Higher Education Modules
Patient Zero and the Early North American HIV/AIDS Epidemic
About the Module
Richard A. McKay is a Wellcome Trust Research Fellow in the Department of History and Philosophy of Science at the University of Cambridge. He completed his M.Sc. in the History of Science, Medicine, and Technology in 2006 at the University of Oxford, and received his D.Phil. in History in 2011, also from Oxford. His research interests include the histories of sexuality, sexually transmitted infections, and public health. He has published a chapter on the shifting cultural meanings associated with Kaposi’s sarcoma during the early years of the AIDS epidemic in North America. Dr. McKay has an article exploring Gaétan Dugas’s patient perspective due to be published in the Bulletin for the History of Medicine in December 2013, and is at work on a book project which is under contract to University of Chicago Press. The book, provisionally entitled Patient Zero Public Health, the Media, and the Making of the North American AIDS Epidemic, examines the epidemiological context in which the term “patient 0” was coined. It charts how different social groups in Canada and the United States deployed this idea for a variety of purposes, and contextualizes Gaétan Dugas’s experience with AIDS, aiming to provide a more historically sensitive understanding of this often-demonized patient.

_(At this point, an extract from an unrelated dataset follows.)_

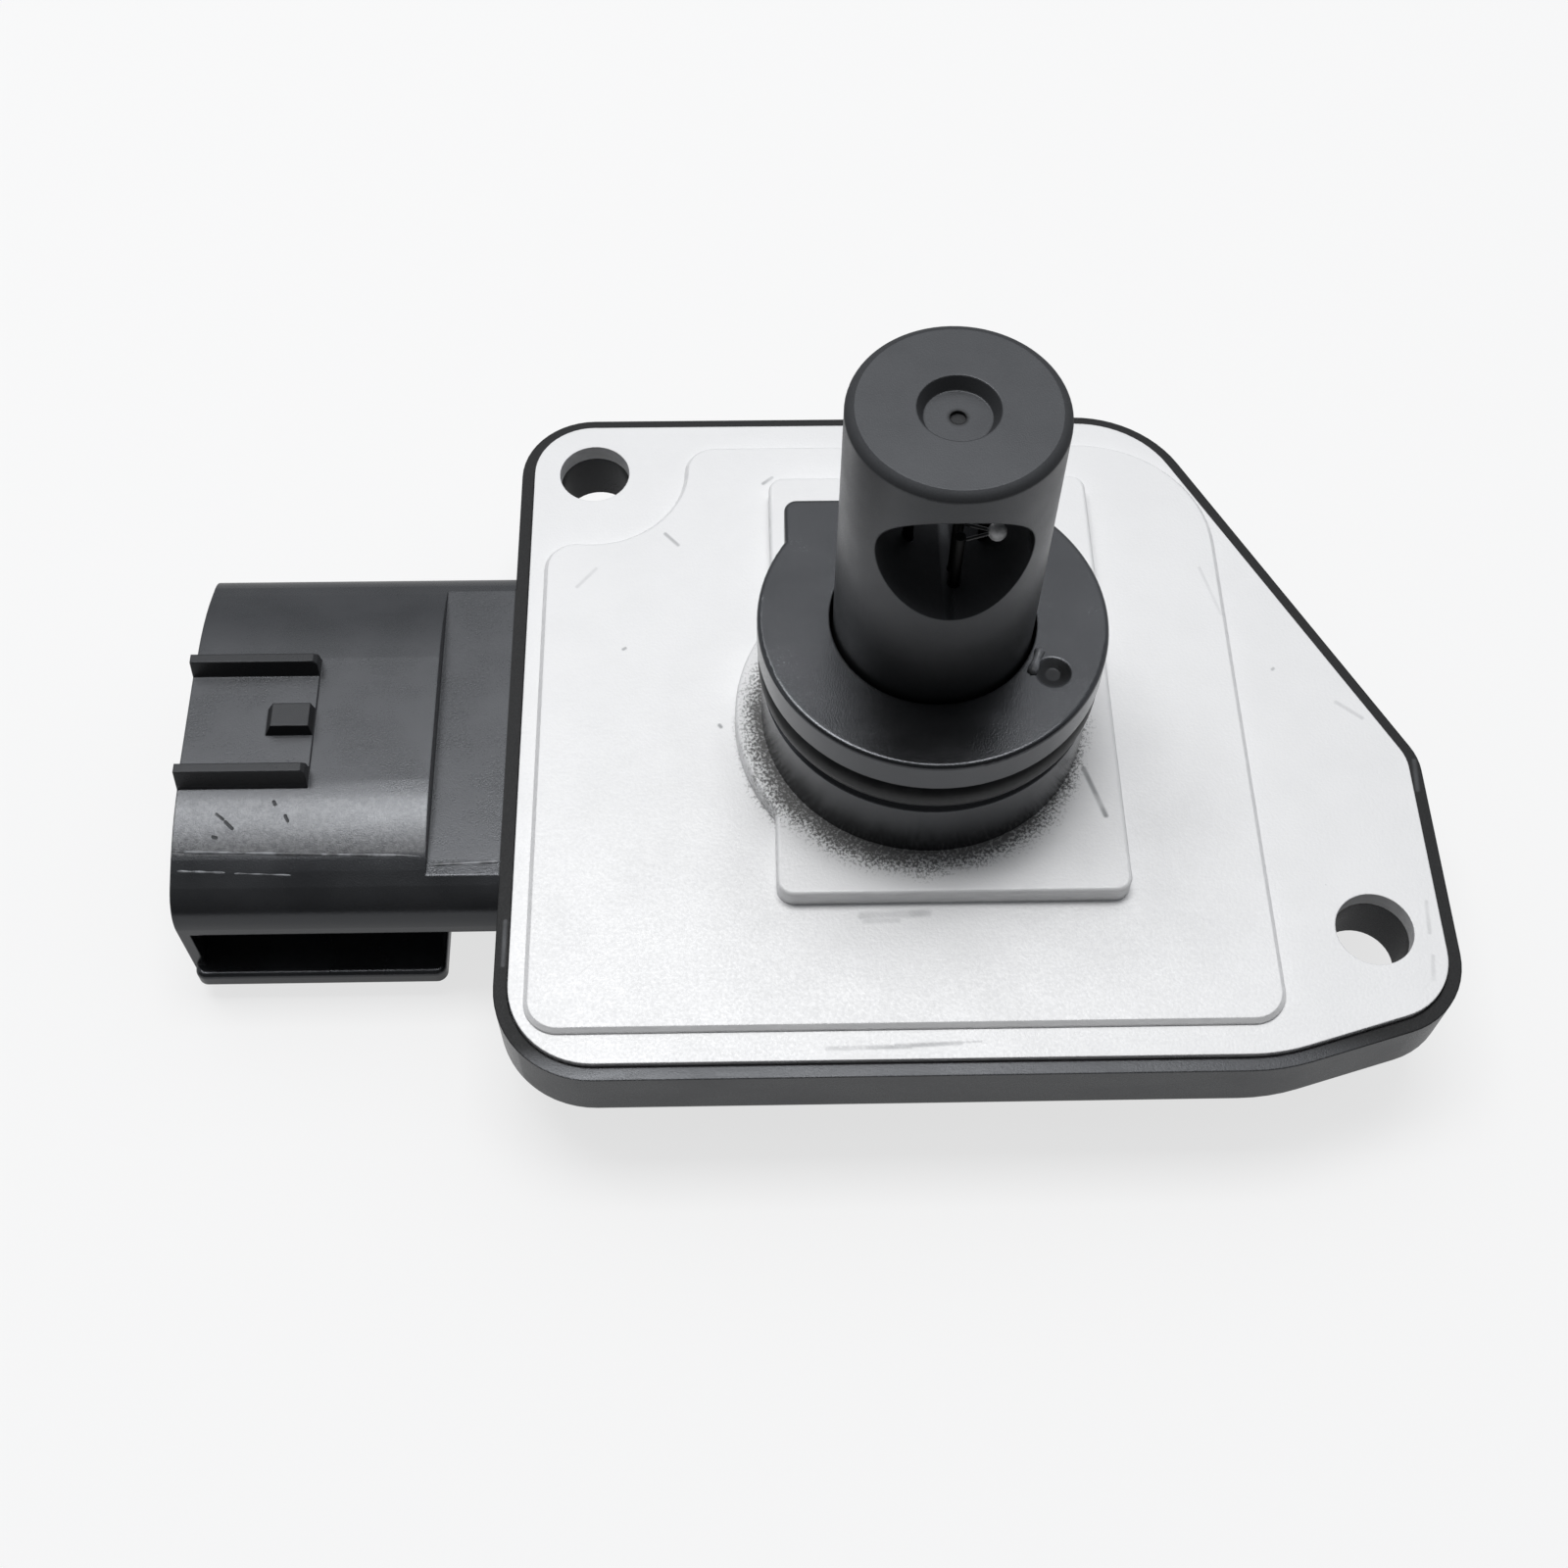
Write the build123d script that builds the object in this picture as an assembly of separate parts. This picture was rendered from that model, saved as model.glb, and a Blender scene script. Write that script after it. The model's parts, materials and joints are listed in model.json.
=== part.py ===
from build123d import *
import os
from math import cos, radians, tan

# Mass airflow sensor of the slot-in kind. Millimetres, +Z up along the probe.
# The origin is on the probe's axis, at the level of the metal plate's mounting face.
# X runs away from the connector and Y away from the viewer.

# Metal base plate
PLATE_LEFT = 29.35
PLATE_RIGHT = 35.65
PLATE_FAR = 28.8
PLATE_NEAR = 26.5
PLATE_THICKNESS = 1.4
SLANT_TOP_X = 19.0
SLANT_FOOT_Y = -3.3
NOSE_FOOT_X = 23.0
NOSE_RISE = 3.7
FAR_LEFT_RADIUS = 4.6
SLANT_TOP_RADIUS = 8.0
SLANT_FOOT_RADIUS = 3.4
NOSE_RADIUS = 5.0
NOSE_FOOT_RADIUS = 14.0
NEAR_LEFT_RADIUS = 6.0

# Raised panel and boss on the plate
PANEL_HEIGHT = 0.5
PANEL_LEFT = 28.2
PANEL_RIGHT = 23.9
PANEL_FAR = 26.35
PANEL_NEAR = 24.35
PANEL_BIG_RADIUS = 10.0
PANEL_RADIUS = 2.4
PANEL_SLOPE = 0.3
EAR_NOTCH_RADIUS = 7.2
BOSS_HEIGHT = 2.0
BOSS_LEFT = 10.8
BOSS_DISC_RADIUS = 13.6
BOSS_RIGHT = 14.0
BOSS_FAR = 21.9
BOSS_NEAR = 15.0
BOSS_CORNER_RADIUS = 1.2
BOSS_EDGE = 0.3

# Bolt holes through the plate and the housing
BOLT_HOLE_RADIUS = 2.75
BOLT_INSET = 4.75
NOSE_BOLT_Y = -17.27

# Moulded housing
RIM_WIDTH = 1.05
RIM_DROP = 0.45
FLANGE_DEPTH = 5.7
HOUSING_EDGE = 0.5
PLATE_CLEARANCE = 0.1
FIT_GAP = 0.03
BOX_INSET = 1.5
BOX_WALL = 1.6
BOARD_SHELF = 1.5
BACK_DEPTH = 12.0
COVER_THICKNESS = 1.5
CORE_DEPTH = 2.6
CORE_WALL = 1.5
BOLT_BOSS_RADIUS = 5.2
CORE_RIB = 1.2
SMALLEST_POCKET = 12.0

# Plug-in connector on the housing's left side
MOUTH_X = -53.6
SHELL_LENGTH = 18.0
SHELL_CENTRE_Y = 0.6
SHELL_WIDTH = 29.9
SHELL_TOP = 1.0
SHELL_BOTTOM = -10.3
CROWN_SETBACK = 9.65
CROWN_RADIUS = 18.0
CROWN_ANGLE = 22.0
SHOULDER_RADIUS = 3.0
SHELL_FOOT_RADIUS = 0.6
SHELL_WALL = 1.6
SOCKET_DEPTH = 15.5
NECK_BOTTOM = -7.0
SIDE_WALL_FOOT = -4.3
SIDE_POCKET_DEPTH = 2.4
MOUTH_WEB = 0.8
BASE_TOP = -9.0
BASE_PROUD = 1.05
BASE_SETBACK = 0.1
BASE_LENGTH = 18.4
BASE_CORNER = 0.8
BASE_EDGE = 0.4
RIB_HEIGHT = 1.6
RIB_TOP_WIDTH = 0.7
RIB_FOOT_WIDTH = 1.7
RIB_LENGTH = 9.3
RIB_CORNER = 0.3
FAR_RIB_Y = 4.9
NEAR_RIB_Y = -4.5
PAD_HEIGHT = 0.25
CATCH_LENGTH = 3.55
CATCH_FOOT_WIDTH = 2.4
CATCH_TOP_WIDTH = 1.95
CATCH_RAMP = 0.65
CATCH_DRAFT = 0.17
CATCH_Y = 0.12
CATCH_HEIGHT = 1.3

# Terminals
TERMINAL_COUNT = 5
TERMINAL_PITCH = 4.5
TERMINAL_WIDTH = 2.3
TERMINAL_THICKNESS = 0.64
TERMINAL_REACH = 10.2
TERMINAL_TIP = 0.5
TERMINAL_LEVEL = -4.0

# Sealing beads
BEAD_WIDTH = 1.1
BEAD_DEPTH = 0.7
BEAD_EDGE = 0.35
COVER_BEAD_WIDTH = 0.7
COVER_BEAD_EDGE = 0.45
COVER_LIP_DEPTH = 1.2
COVER_LIP_WIDTH = 1.3
COVER_LIP_GAP = 0.15

# Spigot bush and its ring seal
FLANGE_RADIUS = 12.0
FLANGE_TOP = 13.71
FLANGE_THICKNESS = 2.8
FLANGE_EDGE = 0.35
KEY_LEFT = 9.95
KEY_FAR = 10.35
KEY_RADIUS = 0.9
LAND_RADIUS = 11.67
GROOVE_HEIGHT = 3.2
GROOVE_RADIUS = 9.4
RING_SECTION = 2.5
STEM_RADIUS = 9.2
BUSH_GAP = 0.25
BUSH_SEAT = 4.0
GATE_X = 7.8
GATE_Y = -4.6
GATE_RADIUS = 1.25
GATE_FLOOR_RADIUS = 0.5
GATE_DEPTH = 0.3

# Probe tube
TUBE_RADIUS = 6.82
TUBE_TOP = 35.0
TUBE_EDGE = 0.6
COLLAR_RADIUS = 11.0
COLLAR_THICKNESS = 1.6
PASSAGE_RADIUS = 4.85
PASSAGE_LEVEL = 27.85
CARRIER_RADIUS = 4.8
CARRIER_TOP = 19.0
CAP_MOUTH_RADIUS = 2.55
CAP_FLOOR_RADIUS = 2.1
CAP_DEPTH = 0.85
CAP_GATE_RADIUS = 0.5
CAP_GATE_DEPTH = 0.25

# Sensing elements and the pins that hold them
PIN_RADIUS = 0.35
ELEMENT_LEVEL = 26.6
ELEMENT_RADIUS = 0.45
ELEMENT_LENGTH = 2.6
LEAD_RADIUS = 0.12
ELEMENT_SPAN = 2.4
HOT_Y = -0.7
COLD_Y = 2.2
AIR_PIN_X = 0.4
AIR_PIN_SPREAD = 0.6
AIR_BEAD_X = 2.75
AIR_BEAD_Y = -3.4
AIR_BEAD_LEVEL = 27.5
AIR_BEAD_RADIUS = 0.6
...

Dr McKay’s current research project examines the emergent concern in the mid-20th century regarding the role of men who had sex with men in the spread of venereal disease in the Anglo-American world.
Patient Zero and the Early North American HIV/AIDS Epidemic is a module that blends the histories of medicine, public health, and sexuality in an exploration of a particular set of social, cultural, and medical responses to the emergence of the human immunodeficiency virus in North America in the 1980s. These coalesced around the idea that AIDS in North America could be traced to a single, identifiable individual. Designed to complement general survey courses in the history of public health and history of medicine, the module can also be used to enrich courses in sexuality studies, cultural studies, and a variety of social science programs.
After completing this higher education module, students are expected to:
- Demonstrate a historically-grounded understanding of the emergence and recognition of HIV/AIDS in North America in the late 20th century.
- Interpret scientific and popular attempts to understand the origins of HIV/AIDS, as well as several other historical epidemics which were accompanied by efforts to lay blame for the arrival and spread of disease.
- Articulate the strengths and weaknesses of infectious disease epidemiology as a discipline.
- Summarize the objectives and conclusions of the Centers for Disease Control’s Los Angeles cluster study.
- Explain the origins of the term “patient 0” and the popular misconceptions surrounding its meanings.
- Use primary source documents, images, and video to contextualize the creation and reception of Randy Shilts’s history, And the Band Played On.
- Provide examples of how the idea of “Patient Zero” was incorporated into political debates about HIV/AIDS in the late 1980s.
- Give examples of the continuing storytelling power offered by the idea of “Patient Zero” and the consequences of these stories.